Precisamos fazer valer essa máxima. Novos tempos estão sendo tecidos e desenhados e um nova roupagem irá cobrir o Brasil de amanhã. Faremos desta Terra o que a ela foi destinada – Uma grande Nação para os povos de todo o mundo.
Dos pretensos donos foram retiradas as chaves dos céus e das terras brasilis.
Nada poderá conter a determinação do Povo Brasileiro.
O Brasil mudou. Jamais será o mesmo.
Neste momento lembramos Darcy Ribeiro, em seu livro – O Povo Brasileiro – ao indagar porque o Brasil não deu certo? Darcy respondeu: Porque a elite brasileira nunca deixou.
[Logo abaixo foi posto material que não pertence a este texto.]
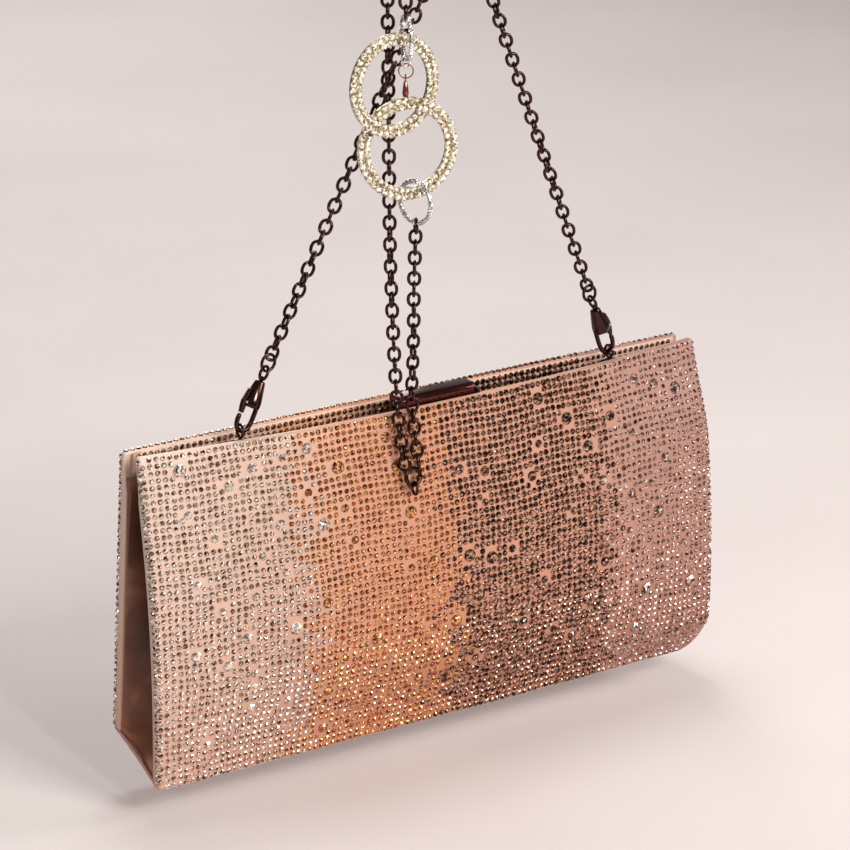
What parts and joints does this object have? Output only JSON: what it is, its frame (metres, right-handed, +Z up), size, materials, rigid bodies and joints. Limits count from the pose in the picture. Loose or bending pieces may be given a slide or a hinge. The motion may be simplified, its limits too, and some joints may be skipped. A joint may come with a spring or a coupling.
{
  "type": "evening clutch bag",
  "caption": "Slim rectangular evening clutch with bulging stiff panels, folded side gussets, a bar clasp and a chain strap on snap hooks that carries two linked crystal rings.",
  "frame": {"origin": "under the bights of the strap, where it is held", "axes": "+X to the bag's right along its length, +Y to its back, +Z up"},
  "size_m": [0.275, 0.0572, 0.3507],
  "materials": {
    "satin": "satin cloth set with small stones",
    "dark_satin": "satin cloth",
    "board": "grey board",
    "steel": "plain steel",
    "gunmetal": "polished dark plating",
    "chain": "polished dark plating",
    "crystal": "set with cut stones",
    "silver": "polished, set with small stones",
    "copper": "polished rose plating"
  },
  "bodies": {
    "strap": {"strap_left": "chain", "strap_right": "chain", "strap_loop": "chain", "loop_end_ring": "gunmetal", "loop_end_link": "gunmetal", "pave_ring_upper": "silver", "pave_ring_lower": "silver", "charm_link": "silver", "jump_ring": "copper", "charm_clasp": "copper", "hook_body_left": "gunmetal", "hook_body_right": "gunmetal", "gate_pin_left": "steel", "gate_pin_right": "steel", "swivel_loop_left": "gunmetal", "swivel_loop_right": "gunmetal", "end_ring_left": "gunmetal", "end_ring_right": "gunmetal"},
    "front_half": {"front_panel": "satin", "front_board": "board", "front_lining": "satin", "front_frame": "steel", "base_panel": "satin", "base_board": "board", "clasp_base": "gunmetal", "clasp_pin": "steel", "eye_left": "gunmetal", "eye_right": "gunmetal", "front_binding_left": "satin", "front_binding_right": "satin", "gusset_left_front": "dark_satin", "gusset_right_front": "dark_satin"},
    "back_half": {"back_panel": "satin", "back_board": "board", "back_lining": "satin", "back_frame": "steel", "back_band": "satin", "slip_pocket": "satin", "clasp_tongue": "steel", "back_binding_left": "satin", "back_binding_right": "satin", "gusset_left_back": "dark_satin", "gusset_right_back": "dark_satin"},
    "clasp": {"clasp_bar": "gunmetal", "clasp_magnet_left": "steel", "clasp_magnet_right": "steel"},
    "gate_left": {"gate_lever_left": "gunmetal"},
    "gate_right": {"gate_lever_right": "gunmetal"},
    "upper_ring": {"crystal_ring_upper": "crystal"},
    "lower_ring": {"crystal_ring_lower": "crystal"}
  },
  "joints": [
    {"name": "bag_swing", "type": "hinge", "parent": "strap", "child": "front_half", "pos_m": [0, 0.0077, -0.1933], "axis": [1, 0, 0], "range_deg": [0, 20]},
    {"name": "mouth_open", "type": "hinge", "parent": "front_half", "child": "back_half", "pos_m": [0, 0.0339, -0.3193], "axis": [-1, 0, 0], "range_deg": [0, 20]},
    {"name": "clasp_lift", "type": "hinge", "parent": "front_half", "child": "clasp", "pos_m": [0, 0.003, -0.1964], "axis": [1, 0, 0], "range_deg": [0, 35]},
    {"name": "gate_left_press", "type": "hinge", "parent": "strap", "child": "gate_left", "pos_m": [-0.08909, 0.0077, -0.18139], "axis": [0, 1, 0], "range_deg": [0, 10], "stiffness_Nm_per_rad": 0.01, "springref_deg": -5.73},
    {"name": "gate_right_press", "type": "hinge", "parent": "strap", "child": "gate_right", "pos_m": [0.09045, 0.0077, -0.18121], "axis": [0, -1, 0], "range_deg": [0, 10], "stiffness_Nm_per_rad": 0.01, "springref_deg": -5.73},
    {"name": "upper_ring_swing", "type": "hinge", "parent": "strap", "child": "upper_ring", "pos_m": [-0.0247, -0.012, -0.0402], "axis": [-1, 0, 0], "range_deg": [0, 8]},
    {"name": "lower_ring_swing", "type": "hinge", "parent": "upper_ring", "child": "lower_ring", "pos_m": [-0.028, -0.0123, -0.07125], "axis": [-1, 0, 0], "range_deg": [-16, 0]}
  ],
  "couplings": [
    {"joint": "lower_ring_swing", "follows": "upper_ring_swing", "ratio": -2}
  ]
}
Dizemos hoje a Darcy – Querido Mestre, O Povo Brasileiro venceu o medo, venceu o terror, venceu o horror, venceu a escravidão, venceu a humilhação, venceu o preconceito, venceu o machismo, venceu a opressão.
Embalado pelo espírito da vitória construirá a Grande Nação Brasileira, multicolorida, multiétnica.
Seja o que vier, o Povo Brasileiro sabe que tem força e garra, que mudará tudo se preciso for, porque sabe que é vigoroso e guerreiro.
O Povo Brasileiro teceu sua história com fios de amor e respeito ao Brasil.
Nunca se comportou como aventureiro, como adolescente mimado dando birra.
Aqui sempre esteve e sempre estará.
Tá feito! O povo ocupou o seu lugar na grande democracia moderna, as ruas.